INPUT MATERIAL:
# # # # #

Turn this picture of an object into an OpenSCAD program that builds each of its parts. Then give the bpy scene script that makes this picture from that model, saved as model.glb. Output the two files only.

# # # # #

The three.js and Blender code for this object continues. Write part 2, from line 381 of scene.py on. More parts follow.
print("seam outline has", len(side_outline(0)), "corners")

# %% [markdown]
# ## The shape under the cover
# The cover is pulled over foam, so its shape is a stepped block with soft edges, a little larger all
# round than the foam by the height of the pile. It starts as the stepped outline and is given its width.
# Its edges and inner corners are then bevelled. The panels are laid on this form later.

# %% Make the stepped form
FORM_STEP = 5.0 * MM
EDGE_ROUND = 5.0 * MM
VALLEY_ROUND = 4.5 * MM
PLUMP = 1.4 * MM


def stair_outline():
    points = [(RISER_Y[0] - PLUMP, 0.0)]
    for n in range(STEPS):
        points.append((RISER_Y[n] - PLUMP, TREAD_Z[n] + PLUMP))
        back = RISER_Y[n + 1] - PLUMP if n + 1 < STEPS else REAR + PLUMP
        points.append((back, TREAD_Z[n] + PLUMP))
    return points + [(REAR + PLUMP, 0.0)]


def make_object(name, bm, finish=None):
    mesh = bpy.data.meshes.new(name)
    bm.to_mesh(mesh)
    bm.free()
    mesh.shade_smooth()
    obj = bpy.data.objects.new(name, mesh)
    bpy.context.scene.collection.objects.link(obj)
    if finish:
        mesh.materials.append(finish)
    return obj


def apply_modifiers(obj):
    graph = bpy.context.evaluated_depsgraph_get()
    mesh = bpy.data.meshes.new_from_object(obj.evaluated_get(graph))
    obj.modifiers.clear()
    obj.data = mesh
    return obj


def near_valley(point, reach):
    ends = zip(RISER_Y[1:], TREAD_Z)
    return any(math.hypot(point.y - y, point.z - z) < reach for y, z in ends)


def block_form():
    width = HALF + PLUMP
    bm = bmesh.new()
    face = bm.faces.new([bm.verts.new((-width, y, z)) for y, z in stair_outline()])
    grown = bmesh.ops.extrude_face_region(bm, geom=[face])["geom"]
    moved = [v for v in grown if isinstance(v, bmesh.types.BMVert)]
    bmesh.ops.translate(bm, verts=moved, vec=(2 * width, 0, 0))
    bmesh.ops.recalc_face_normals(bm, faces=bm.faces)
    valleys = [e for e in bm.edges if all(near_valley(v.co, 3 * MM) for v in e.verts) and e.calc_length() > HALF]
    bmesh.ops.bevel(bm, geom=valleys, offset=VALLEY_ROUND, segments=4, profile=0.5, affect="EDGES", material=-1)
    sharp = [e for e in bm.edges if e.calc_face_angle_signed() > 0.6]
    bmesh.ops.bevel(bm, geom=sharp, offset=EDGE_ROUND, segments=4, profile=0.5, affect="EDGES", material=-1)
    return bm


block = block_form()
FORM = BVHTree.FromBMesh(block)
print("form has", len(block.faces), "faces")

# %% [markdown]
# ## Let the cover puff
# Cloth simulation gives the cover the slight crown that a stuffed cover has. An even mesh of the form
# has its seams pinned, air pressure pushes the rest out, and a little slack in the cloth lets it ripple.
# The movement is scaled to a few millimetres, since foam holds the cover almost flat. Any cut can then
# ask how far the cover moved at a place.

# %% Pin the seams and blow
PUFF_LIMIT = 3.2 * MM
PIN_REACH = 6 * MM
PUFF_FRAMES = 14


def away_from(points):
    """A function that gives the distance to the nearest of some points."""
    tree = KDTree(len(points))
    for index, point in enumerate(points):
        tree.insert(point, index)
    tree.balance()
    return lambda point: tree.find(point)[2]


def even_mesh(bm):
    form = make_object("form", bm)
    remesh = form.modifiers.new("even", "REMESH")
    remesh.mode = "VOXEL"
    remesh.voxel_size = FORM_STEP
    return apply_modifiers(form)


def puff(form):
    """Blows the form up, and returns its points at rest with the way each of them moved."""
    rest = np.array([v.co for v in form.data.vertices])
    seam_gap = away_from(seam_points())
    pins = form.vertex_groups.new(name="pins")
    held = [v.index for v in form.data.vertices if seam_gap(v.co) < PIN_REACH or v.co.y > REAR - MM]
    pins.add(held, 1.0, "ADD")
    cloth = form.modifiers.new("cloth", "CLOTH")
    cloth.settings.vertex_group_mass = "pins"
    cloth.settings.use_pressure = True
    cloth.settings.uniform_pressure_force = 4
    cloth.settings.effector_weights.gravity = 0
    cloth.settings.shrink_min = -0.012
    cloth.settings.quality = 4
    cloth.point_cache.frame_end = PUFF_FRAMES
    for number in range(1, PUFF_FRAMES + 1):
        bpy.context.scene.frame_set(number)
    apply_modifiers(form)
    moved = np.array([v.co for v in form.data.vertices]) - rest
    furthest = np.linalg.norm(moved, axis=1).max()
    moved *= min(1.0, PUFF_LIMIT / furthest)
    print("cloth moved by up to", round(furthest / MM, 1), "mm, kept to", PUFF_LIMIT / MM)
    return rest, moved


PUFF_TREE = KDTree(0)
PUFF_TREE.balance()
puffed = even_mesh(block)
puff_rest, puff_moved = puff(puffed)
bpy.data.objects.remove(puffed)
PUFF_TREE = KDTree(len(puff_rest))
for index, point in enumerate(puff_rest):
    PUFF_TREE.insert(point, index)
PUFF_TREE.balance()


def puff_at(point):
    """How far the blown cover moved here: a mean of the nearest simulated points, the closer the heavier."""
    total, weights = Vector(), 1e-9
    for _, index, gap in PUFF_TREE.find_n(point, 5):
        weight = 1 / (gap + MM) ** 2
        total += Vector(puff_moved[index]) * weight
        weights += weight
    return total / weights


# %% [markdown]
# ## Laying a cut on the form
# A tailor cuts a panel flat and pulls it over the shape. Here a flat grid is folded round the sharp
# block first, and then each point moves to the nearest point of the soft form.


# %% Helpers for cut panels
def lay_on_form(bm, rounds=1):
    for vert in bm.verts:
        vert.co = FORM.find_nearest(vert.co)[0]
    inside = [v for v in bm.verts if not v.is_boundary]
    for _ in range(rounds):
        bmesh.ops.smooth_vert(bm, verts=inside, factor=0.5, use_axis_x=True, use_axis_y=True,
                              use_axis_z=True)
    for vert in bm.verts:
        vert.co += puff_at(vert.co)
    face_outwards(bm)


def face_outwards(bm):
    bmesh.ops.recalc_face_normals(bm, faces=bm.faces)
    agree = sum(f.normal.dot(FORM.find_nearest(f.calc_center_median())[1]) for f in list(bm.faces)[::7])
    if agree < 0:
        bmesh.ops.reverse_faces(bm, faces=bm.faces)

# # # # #

WORK TO BE COMPLETED: Using the listing above, show each line holding the string "that".

ANSWER FOR THIS EXERCISE:
Turn this picture of an object into an OpenSCAD program that builds each of its parts. Then give the bpy scene script that makes this picture from that model, saved as model.glb. Output the two files only.
# Cloth simulation gives the cover the slight crown that a stuffed cover has. An even mesh of the form
    """A function that gives the distance to the nearest of some points."""